A new approach to separate hydrogen from carbon dioxide using graphdiyne-like membrane

Abstract

In order to separate a mixture of hydrogen (H 2) and carbon dioxide (CO 2) gases, we have proposed a new approach employing the graphdiyne-like membrane (GDY-H) using density functional theory (DFT) calculations and molecular dynamics (MD) simulations. GDY-H is constructed by removing one-third diacetylenic (- C ≡ C - C ≡ C -) bonds linkages and replacing with hydrogen atoms in graphdiyne structure. Our DFT calculations exhibit poor selectivity and good permeances for H 2/CO 2 gases passing through this membrane.

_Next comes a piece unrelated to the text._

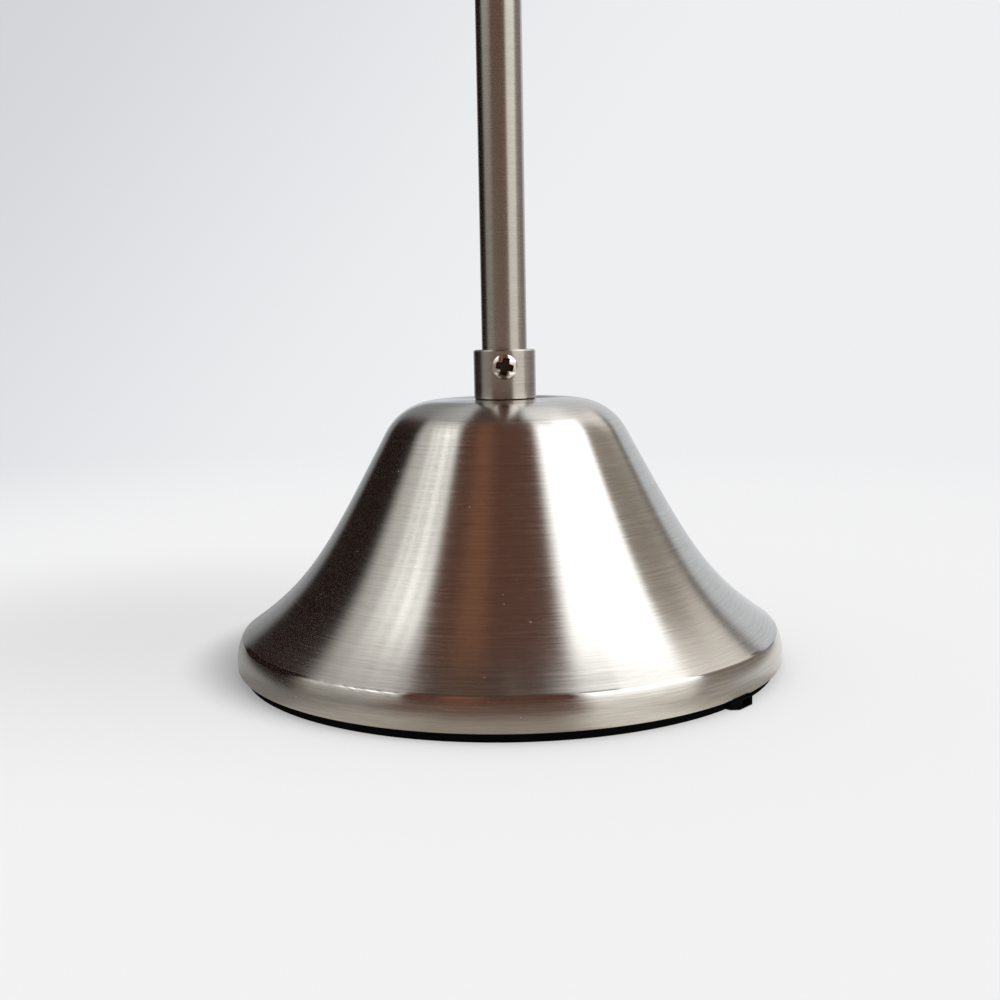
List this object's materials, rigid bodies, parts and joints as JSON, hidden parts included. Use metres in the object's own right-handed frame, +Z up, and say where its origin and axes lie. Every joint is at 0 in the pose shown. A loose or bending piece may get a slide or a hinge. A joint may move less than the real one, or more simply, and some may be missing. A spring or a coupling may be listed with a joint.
{
  "type": "pharmacy floor lamp",
  "caption": "Floor lamp with a weighted bell base, an adjustable slim pole and a swivelling, tilting arm with a half-round metal shade.",
  "frame": {"origin": "on the floor, under the middle of the base, on the underside of the rubber pad", "axes": "+Z up along the pole; +X the way the arm points at rest; the collar's screw and both knobs face -Y"},
  "size_m": [0.6345, 0.232, 1.1949],
  "materials": {
    "brushed_nickel": "brushed nickel plate on spun steel",
    "turned_nickel": "satin nickel plate on turned steel",
    "nickel_tube": "brushed nickel plate on steel tube",
    "hood_nickel": "brushed nickel outside, white enamel inside",
    "socket_nickel": "satin nickel plate on thin sheet",
    "bright_screw": "bright nickel plate",
    "zinc_steel": "bright zinc plate",
    "dark_steel": "blackened steel",
    "cast_iron": "rough casting with black paint",
    "brass": "plain turned brass",
    "black_rubber": "matt black rubber",
    "black_nylon": "moulded black nylon",
    "phenolic": "moulded dark brown phenolic",
    "fibre_sleeve": "plain fibre board",
    "bulb_cap": "rolled screw thread",
    "white_plastic": "moulded white plastic",
    "frosted_globe": "frosted diffuser"
  },
  "bodies": {
    "stand": {"base_shell": "brushed_nickel", "base_weight": "cast_iron", "bottom_plate": "zinc_steel", "plate_screws": "zinc_steel", "base_pad": "black_rubber", "cord_gland": "black_rubber", "tie_rod": "zinc_steel", "tie_washer": "zinc_steel", "tie_nut": "brass", "shell_washer": "zinc_steel", "shell_nut": "brass", "base_collar": "turned_nickel", "collar_screw": "bright_screw", "lower_pole": "nickel_tube", "clamp_collar": "turned_nickel", "clamp_collar_screw": "bright_screw", "guide_bush": "black_nylon", "clamp_shoe": "brass"},
    "height_knob": {"height_knob": "turned_nickel", "height_screw": "zinc_steel"},
    "mast": {"mast_tube": "nickel_tube", "mast_guide": "black_nylon", "mast_cap": "turned_nickel", "swivel_washer": "black_nylon"},
    "head": {"swivel_head": "turned_nickel", "swivel_spindle": "zinc_steel", "spindle_washer": "black_nylon", "spindle_nut": "brass", "pivot_bolt": "bright_screw", "tilt_washers": "black_nylon", "knob_washer": "black_nylon"},
    "tilt_knob": {"tilt_knob": "turned_nickel"},
    "arm": {"arm_tongue": "turned_nickel", "arm_tube": "nickel_tube", "arm_ferrule": "turned_nickel", "arm_grub_screws": "dark_steel", "shade_washer": "black_nylon"},
    "shade": {"shade_nipple": "zinc_steel", "shade_clip": "dark_steel", "shade_lock_nuts": "turned_nickel", "hood": "hood_nickel", "socket_cap": "socket_nickel", "socket_core": "phenolic", "socket_shell": "socket_nickel", "socket_sleeve": "fibre_sleeve", "screw_shell": "brass", "centre_contact": "brass", "bulb_base": "bulb_cap", "bulb_housing": "white_plastic", "bulb_globe": "frosted_globe", "led_board": "white_plastic", "stem_bush": "turned_nickel", "stem_bush_nut": "turned_nickel"},
    "switch": {"switch_cam": "phenolic", "switch_stem": "zinc_steel", "switch_knob": "turned_nickel"}
  },
  "joints": [
    {"name": "mast_height", "type": "slide", "parent": "stand", "child": "mast", "axis": [0, 0, 1], "range_m": [-0.28, 0.13]},
    {"name": "height_knob_turn", "type": "hinge", "parent": "stand", "child": "height_knob", "pos_m": [0, -0.03, 0.7091], "axis": [0, -1, 0], "range_deg": [-180, 360]},
    {"name": "arm_swing", "type": "hinge", "parent": "mast", "child": "head", "pos_m": [0, 0, 1.0886], "axis": [0, 0, 1], "range_deg": [-170, 170]},
    {"name": "arm_tilt", "type": "hinge", "parent": "head", "child": "arm", "pos_m": [0, 0, 1.1236], "axis": [0, -1, 0], "range_deg": [-35, 60]},
    {"name": "tilt_knob_turn", "type": "hinge", "parent": "head", "child": "tilt_knob", "pos_m": [0, -0.018, 1.1236], "axis": [0, -1, 0], "range_deg": [-180, 360]},
    {"name": "shade_roll", "type": "hinge", "parent": "arm", "child": "shade", "pos_m": [0.294, 0, 1.1236], "axis": [1, 0, 0], "range_deg": [-120, 120]},
    {"name": "switch_turn", "type": "hinge", "parent": "shade", "child": "switch", "pos_m": [0.3485, 0, 1.1836], "axis": [0, 0, 1], "continuous": true}
  ]
}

To improve the performance of the GDY-H membrane for H 2/CO 2 separation, we have placed two layers of GDY-H adjacent to each other which the distance between them is 2 nm. Then, we have inserted 1,3,5-triaminobenzene between two layers. In this approach, the selectivity of H 2/CO 2 is increased from 5.65 to completely purified H 2 gas at 300 K. Furthermore, GDY-H membrane represents excellent permeance, about 10 8 gas permeation unit (GPU), for H 2 molecule at temperatures above 20 K. The H 2 permeance is much higher than the value of the usual industrial limits. Moreover, our proposed approach shows a good balance between the selectivity and permeance parameters for the gas separation which is an essential factor for H 2 purification and CO 2 capture processes in the industry.